林子也在考虑如果出院了,是不是还要与宋思雨继续这份感情,不想那天胡中华过来医院时说:“告诉你一个不好的消息,你可不要受到打击哟。说给你知道,我也是为你好。他们都不要我跟你说的。”
林子不知道他要说什么,很是好奇,就说:“胡中华,咱们谁跟谁啊!你说吧,我没事的,再大的困难我也能承受得起的。”
胡中华嘴上戴着口罩,凑到他身边说:“听说陆课长非要小宋嫁给游厂长的儿子。”
因为有心理准备,所以林子并没有表现太大的落差,不解的说:“不会吧,我和思雨的关系还没有解除呢,这才过了几天啊?你是怎么知道的呢?”

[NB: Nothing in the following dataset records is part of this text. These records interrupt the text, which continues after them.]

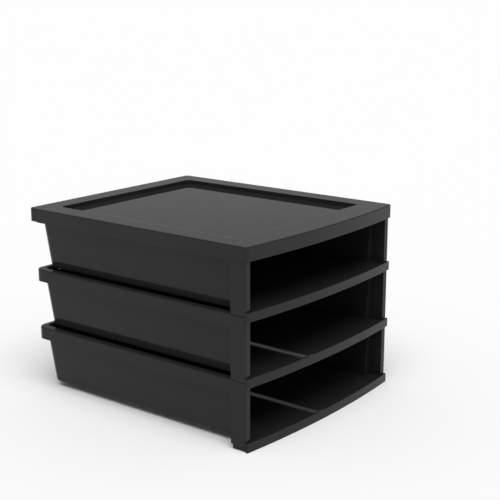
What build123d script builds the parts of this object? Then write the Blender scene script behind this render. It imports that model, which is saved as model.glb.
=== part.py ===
"""Stacking paper sorter: three equal open-front letter trays under a lid.

Every piece is one thin-walled moulding. The trays stand in each other by two
front feet in two sockets and by two rear lugs inside the back rim. The lid is
a shallow cap: its roof lies on the top tray's rim and its skirt hangs round it.

Origin: middle of the footprint on the desk. +X right, +Y to the back, +Z up.
"""
import os

from build123d import *

# Driving dimensions, in millimetres
TRAYS = ("tray_bottom", "tray_middle", "tray_top")
WIDTH = 264.0  # over the outer faces of the rim
DEPTH = 306.0  # front faces of the corner posts to the back of the rim
HEIGHT = 74.0  # underside of the feet to the top of the rim
SEAT = 5.7  # how far a tray plugs into the tray below
PITCH = HEIGHT - SEAT  # rise from one tray to the next
WALL = 2.2  # floor, walls and flange
FIT = 0.25  # gap all round a foot in its socket, and round the rim in the lid
CUT = 1.0  # how far a cutting body runs past the face that it opens

# Rim: a flange that turns down into a skirt, like an upside-down J
SKIRT = 14.0
SKIRT_WALL = 1.8
RIM_CORNER = 10.5
RIM_ROUND = 1.4

# Leaning walls: how far their outer faces stand in from the rim
SIDE_INSET = 5.6
SIDE_LEAN = 8.9
BACK_INSET = 4.5
BACK_LEAN = 3.6
TUB_CORNER = 10.0
TUB_BOTTOM_ROUND = 2.5

# Front corner posts, with a socket on top and a foot below
POST_WIDTH = SIDE_INSET + WALL
POST_DEPTH = 18.6
POST_WALL = 1.2
POST_ROUND = 1.5
FOOT_LEAD = 0.6

# Front lip, bowed outwards in plan and hanging down to the level of the feet
LIP_HEIGHT = 9.7
LIP_WALL = 2.2
LIP_BOW = 7.5
LIP_GAP = 0.35
LIP_END_ROUND = 1.0

# Slots under the flange at the back, with a taller window in the skirt behind
SLOT_WIDTH = 22.0
SLOT_HEIGHT = 3.7
SLOT_DROP = 3.0  # rim top to slot top
SLOT_FROM_SIDE = 41.7
WINDOW_HEIGHT = 8.5
RIB = 1.6

# Rear lugs: a hollow foot inside the rim below, and a heel that rests on it
LUG_X = 58.0
LUG_WIDTH = 18.0
LUG_DEPTH = 7.0
HEEL_REACH = 4.8
HEEL_HEIGHT = 6.0

# Lid: a skirted cap, bowed in front like the lips, round a sunken panel
LID_HEIGHT = 14.9
LID_CORNER = 5.0
LID_ROUND = 1.2
BORDER = 24.5
FRONT_BORDER = 29.0  # at the corners, beside the bow
SINK = 5.0
SINK_CORNER = 6.0

# Places that follow from the above
HALF = WIDTH / 2
LID_STEP = FIT + SKIRT_WALL  # how far the lid stands out past the rim
LIP_STEP = LIP_GAP + LIP_WALL  # how far lips and lid stand out past the posts
BACK = (DEPTH + LIP_STEP + LIP_BOW - LID_STEP) / 2
FRONT = BACK - DEPTH
POST_BACK = FRONT + POST_DEPTH
BAY = HALF - POST_WIDTH  # half the clear width between the posts
RIM_FOOT = HEIGHT - SKIRT
SLOT_TOP = HEIGHT - SLOT_DROP


def block(x_range, y_range, z_range):
    """A box between two places on each axis."""
    size = [high - low for low, high in (x_range, y_range, z_range)]
    centre = [(high + low) / 2 for low, high in (x_range, y_range, z_range)]
    return Pos(*centre) * Box(*size)


def both_sides(piece):
    """A piece on the right and its mirror image on the left."""
    return piece + mirror(piece, Plane.YZ)


def bowed_plan(half, set_back, behind):
    """Outline with the lips' bow in front and a straight line behind."""
    y = FRONT - LIP_STEP + set_back
    bow = ThreePointArc((-half, y), (0, y - LIP_BOW), (half, y))
    return make_face(bow + Polyline((half, y), (half, behind), (-half, behind), (-half, y)))


def rim_plan(inset, front, front_corner=0.0):
    """The rim's outline, set in by a distance and started at a given front."""
    back = BACK - inset
    plan = Pos(0, (front + back) / 2) * Rectangle(2 * (HALF - inset), back - front)
    plan = fillet(plan.vertices().group_by(Axis.Y)[-1], RIM_CORNER - inset)
    if front_corner:
        plan = fillet(plan.vertices().group_by(Axis.Y)[0], front_corner)
    return plan


def tub_plan(z, skin):
    """Outline of the leaning walls at one height, set in by the skin."""
    drop = (HEIGHT - z) / PITCH
    half = HALF - SIDE_INSET - SIDE_LEAN * drop - skin
    back = BACK - BACK_INSET - BACK_LEAN * drop - skin
    front = POST_BACK - POST_WALL
    plan = Pos(0, (front + back) / 2, z) * Rectangle(2 * half, back - front)
    return fillet(plan.vertices().group_by(Axis.Y)[-1], TUB_CORNER - skin)


def tub(floor, skin):
    """Tapered body between a floor level and the rim, which the walls follow."""
    return loft([tub_plan(floor, skin), tub_plan(HEIGHT, skin)], ruled=True)


def outer_tub():
    """Outside of the walls, its lower edges rounded but at the open front."""
    solid = tub(SEAT, 0.0)
    bottom = solid.faces().sort_by(Axis.Z)[0]
    return fillet(bottom.edges().sort_by(Axis.Y)[1:], TUB_BOTTOM_ROUND)


def rim():
    """Flange and skirt with the hollow under them, and all that they surround."""
    solid = Pos(0, 0, RIM_FOOT) * extrude(rim_plan(0, FRONT, POST_ROUND), SKIRT)
    solid = fillet(solid.faces().sort_by(Axis.Z)[-1].edges(), RIM_ROUND)
    hollow = extrude(rim_plan(SKIRT_WALL, POST_BACK), SKIRT - WALL + CUT)
    return solid - (Pos(0, 0, RIM_FOOT - CUT) * hollow - outer_tub())


def posts():
    """Corner posts, cut from the rim's own outline so that they stay flush."""
    right = Pos(HALF, (FRONT + POST_BACK) / 2) * Rectangle(2 * POST_WIDTH, POST_DEPTH)
    column = Pos(0, 0, SEAT) * extrude(rim_plan(0, FRONT, POST_ROUND) & right, RIM_FOOT - SEAT)
    narrow = HALF - SIDE_INSET - SIDE_LEAN
    cheek = block((narrow, HALF - POST_WALL), (POST_BACK - POST_WALL, POST_BACK), (SEAT, HEIGHT - WALL))
    return both_sides(column + cheek)


def sockets():
    """Hollows of the posts, narrowing at the bottom into the feet."""
    x_range = (BAY + POST_WALL, HALF - POST_WALL)
    y_range = (FRONT + POST_WALL, POST_BACK - POST_WALL)
    well = block(x_range, y_range, (SEAT + WALL, HEIGHT + CUT))
    step = FIT + POST_WALL
    toe = block(
        (x_range[0] + step, x_range[1] - step),
        (y_range[0] + step, y_range[1] - step),
        (POST_WALL, SEAT + 2 * WALL),
    )
    return both_sides(well + toe)


def feet():
    """Pegs that plug into the sockets below."""
    inset = POST_WALL + FIT
    foot = block(
        (BAY + inset, HALF - inset),
        (FRONT + inset, POST_BACK - inset),
        (0, SEAT + WALL),
    )
    foot = chamfer(foot.faces().sort_by(Axis.Z)[0].edges(), FOOT_LEAD)
    return both_sides(foot)


def lip():
    """Bowed lip, with its ends flush with the posts and softened."""
    outer = bowed_plan(HALF, 0, FRONT)
    inner = bowed_plan(HALF, LIP_WALL, FRONT + LIP_WALL)
    band = extrude(outer - inner, LIP_HEIGHT)
    ends = [edge for edge in band.edges().filter_by(Axis.Z) if edge.center().Y < FRONT - LIP_GAP - CUT]
    return fillet(ends, LIP_END_ROUND)


def front_floor():
    """Floor between the posts, out to the lip, and its ends under the posts."""
    apron = bowed_plan(HALF, LIP_WALL / 2, POST_BACK)
    between = Pos(0, FRONT) * Rectangle(2 * BAY + POST_WALL, 4 * POST_DEPTH)
    joint = block((BAY, HALF - LIP_END_ROUND), (FRONT - LIP_STEP / 2, FRONT + POST_ROUND), (SEAT, SEAT + WALL))
    return Pos(0, 0, SEAT) * extrude(apron & between, WALL) + both_sides(joint)


def lugs():
    """Open-ended rear feet that drop in just inside the back rim below."""
    lean = BACK_LEAN * SEAT / PITCH  # of the wall below, as deep as the lugs reach
    y_back = BACK - BACK_INSET - WALL - lean - FIT
    x_range = (LUG_X - LUG_WIDTH / 2, LUG_X + LUG_WIDTH / 2)
    outer = block(x_range, (y_back - LUG_DEPTH, y_back), (0, SEAT + WALL / 2))
    outer = chamfer(outer.faces().sort_by(Axis.Z)[0].edges(), FOOT_LEAD)
    inner = block(
        (x_range[0] + RIB, x_range[1] - RIB),
        (y_back - LUG_DEPTH + RIB, y_back - RIB),
        (-CUT, SEAT + WALL / 2),
    )
    return both_sides(outer - inner)


def heels():
    """Ledges under the back wall that rest on the rim below."""
    y_wall = BACK - BACK_INSET - BACK_LEAN - WALL
    y_edge = BACK - HEEL_REACH
    side = Plane.YZ * Polyline(
        (y_wall, SEAT),
        (y_edge, SEAT),
        (y_edge, SEAT + WALL),
        (y_wall, SEAT + HEEL_HEIGHT),
        close=True,
    )
    heel = extrude(make_face(side), LUG_WIDTH / 2, both=True)
    return both_sides(Pos(LUG_X, 0, 0) * heel)


def slots():
    """Slots through the back wall, and the windows in the skirt behind them."""
    x_range = (HALF - SLOT_FROM_SIDE - SLOT_WIDTH / 2, HALF - SLOT_FROM_SIDE + SLOT_WIDTH / 2)
    y_wall = BACK - BACK_INSET
    slot = block(x_range, (y_wall - 2 * WALL, y_wall + CUT), (SLOT_TOP - SLOT_HEIGHT, SLOT_TOP))
    window = block(x_range, (y_wall + CUT, BACK + CUT), (SLOT_TOP - WINDOW_HEIGHT, SLOT_TOP))
    return both_sides(slot + window)


def slot_ribs():
    """Ribs that close the hollow rim on each side of a slot."""
    x = HALF - SLOT_FROM_SIDE
    y_range = (BACK - BACK_INSET - WALL, BACK - SKIRT_WALL / 2)
    z_range = (RIM_FOOT + CUT, HEIGHT - WALL / 2)
    inner = block((x - SLOT_WIDTH / 2 - RIB, x - SLOT_WIDTH / 2), y_range, z_range)
    outer = block((x + SLOT_WIDTH / 2, x + SLOT_WIDTH / 2 + RIB), y_range, z_range)
    return both_sides(inner + outer)


def tray():
    """One tray, standing with its feet on z = 0."""
    bay = block((-BAY, BAY), (FRONT - CUT, POST_BACK - POST_WALL), (SEAT + WALL, HEIGHT + CUT))
    shell = outer_tub() + rim() + posts() + slot_ribs() + heels()
    shell = shell - tub(SEAT + WALL, WALL) - bay
    shell = shell + front_floor() + lip() + feet() + lugs()
    return (shell - sockets() - slots()).solid()


def lid_plan(inset):
    """The lid's outline, set in by a distance."""
    plan = bowed_plan(HALF + LID_STEP - inset, inset, BACK + LID_STEP - inset)
    return fillet(plan.vertices(), LID_CORNER - inset)


def panel_plan(skin):
    """Outline of the sunken panel, grown by the thickness of its walls."""
    half = HALF + LID_STEP - BORDER + skin
    front = FRONT - LIP_STEP + FRONT_BORDER - skin
    back = BACK + LID_STEP - BORDER + skin
    plan = Pos(0, (front + back) / 2) * Rectangle(2 * half, back - front)
    return fillet(plan.vertices(), SINK_CORNER + skin)


def lid():
    """The lid, standing with the edge of its skirt on z = 0."""
    cap = extrude(lid_plan(0.0), LID_HEIGHT)
    cap = fillet(cap.faces().sort_by(Axis.Z)[-1].edges(), LID_ROUND)
    cap = cap - extrude(lid_plan(SKIRT_WALL), LID_HEIGHT - WALL)
    panel_top = LID_HEIGHT - SINK
    pan = Pos(0, 0, panel_top - WALL) * extrude(panel_plan(WALL), SINK + WALL / 2)
    sink = Pos(0, 0, panel_top) * extrude(panel_plan(0.0), SINK + CUT)
    return (cap + pan - sink).solid()


def write(name, piece):
    """One file for one piece."""
    export_step(piece, os.path.join("parts", name + ".step"))


def main():
    os.makedirs("parts", exist_ok=True)
    one_tray = tray()
    for level, name in enumerate(TRAYS):
        write(name, Pos(0, 0, level * PITCH) * one_tray)
    rim_top = (len(TRAYS) - 1) * PITCH + HEIGHT
    write("lid", Pos(0, 0, rim_top + WALL - LID_HEIGHT) * lid())


main()
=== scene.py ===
"""Looks, light and camera for the stacking paper sorter."""
import math

import bpy
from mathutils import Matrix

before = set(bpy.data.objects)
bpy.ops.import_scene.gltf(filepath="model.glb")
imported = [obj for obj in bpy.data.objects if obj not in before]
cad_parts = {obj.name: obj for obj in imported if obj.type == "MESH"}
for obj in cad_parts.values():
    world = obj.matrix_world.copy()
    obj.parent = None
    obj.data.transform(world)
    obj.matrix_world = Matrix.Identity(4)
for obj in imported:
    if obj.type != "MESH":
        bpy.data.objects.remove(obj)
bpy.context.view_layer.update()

# Camera, in metres and degrees: it sees the bottom tray as the photograph does
CAMERA_AT = (-0.9495, -0.7970, 0.4651)
CAMERA_DOWN = 13.75
CAMERA_TURN = -51.854
SENSOR = 36.0  # millimetres
LENS = 80.6  # millimetres

# Light: a plain soft studio, angles in degrees
SUN_LEAN = 24.0  # from straight above
SUN_TURN = -45.0  # towards the camera's side
SUN_SPREAD = 50.0
SUN_STRENGTH = 2.23
SKY_LOW = 1.0  # strength at the horizon
SKY_HIGH = 0.36  # strength overhead
SKY_FADE = 0.09  # height of the change, as a part of the upward direction
FLOOR_WHITE = 0.98
FLOOR_SPAN = 120.0  # metres
FLOOR_DROP = 0.0002  # metres under the feet

# Plastic, lengths in metres and scales per metre
BLACK = (0.017, 0.017, 0.0175)
BLACK_WORN = (0.023, 0.023, 0.0235)
SPECULAR = 0.14
GLOSS = 0.035  # middle roughness
GLOSS_SPREAD = 0.03
CLOUD_SCALE = 14.0  # slow change of colour and gloss
CLOUD_DETAIL = 3.0
WAVE_SCALE = 22.0  # gentle waviness of a moulded wall
WAVE_DETAIL = 1.0
WAVE_HEIGHT = 0.00006
EDGE_ROUND = 0.0004
EDGE_SAMPLES = 4


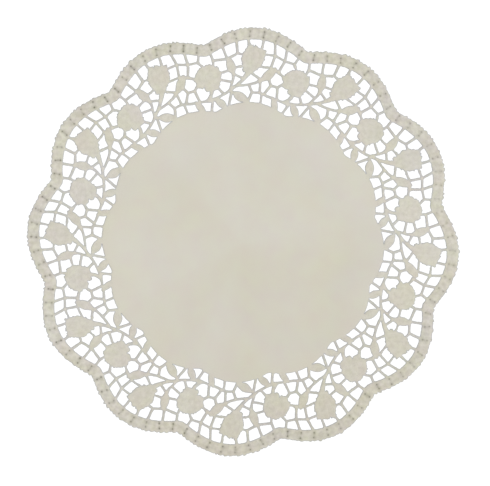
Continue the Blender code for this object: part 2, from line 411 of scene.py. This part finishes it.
# The middle in degrees and mm, then each petal tip or dip as its bearing clockwise from
# straight out, in degrees, and its reach in mm
FLOWERS = {
    "rose": (
        (0.6, 140.5),
        (
            (5, 10.8),
            (22, 11.3),
            (38, 10.7),
            (53, 11.8),
            (84, 11.6),
            (104, 10.7),
            (128, 10.8),
            (147, 12.9),
            (160, 12.5),
            (172, 11.6),
            (200, 12.2),
            (211, 8.9),
            (228, 11.3),
            (240, 11.9),
            (255, 11.3),
            (273, 12.1),
            (296, 11.3),
            (322, 10.8),
            (340, 10.4),
        ),
    ),
    "bud": (
        (15.4, 153.0),
        (
            (-15, 14.0),
            (2, 11.2),
            (11, 11.9),
            (28, 11.2),
            (55, 13.8),
            (69, 10.7),
            (93, 9.4),
            (117, 9.0),
            (150, 9.0),
            (164, 9.5),
            (177, 11.2),
            (207, 12.6),
            (220, 12.8),
            (226, 10.8),
            (249, 9.6),
            (270, 10.1),
            (300, 9.6),
            (330, 11.2),
        ),
    ),
}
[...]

胡中华说:“我也是听别人说的,说是那天在干部宿舍里,陆课长与小宋为此吵得很大的声音,干部宿舍的人都听到了。还有,姓游的说,只要宋思雨愿意嫁给他,他就在市区买一套房子送给小宋,并且以后小宋也不用上班了。你还不知道吧,姓游的已经在市里开了一家超市,还买了一辆车呢。”
林子说:“这些你又是怎么知道的呢?”
胡中华说:“那天中午休息的时候,听潘课长说的,其实潘课长也为你愤愤不平,觉得陆课长做得也太绝情了。”潘课长平时不大聊这些八卦新闻的。
林子的内心仿佛烈火焚烧,发誓一定要活下去,至于与宋思雨之间,无论她主观上是否愿意,两人之间已经不可能再继续了。在感情面前,林子不想与一个薄情寡义又满眼贪欲的人交往;何况,他也不想在被人看不起的阴影下,去勉强的维持彼此的关系。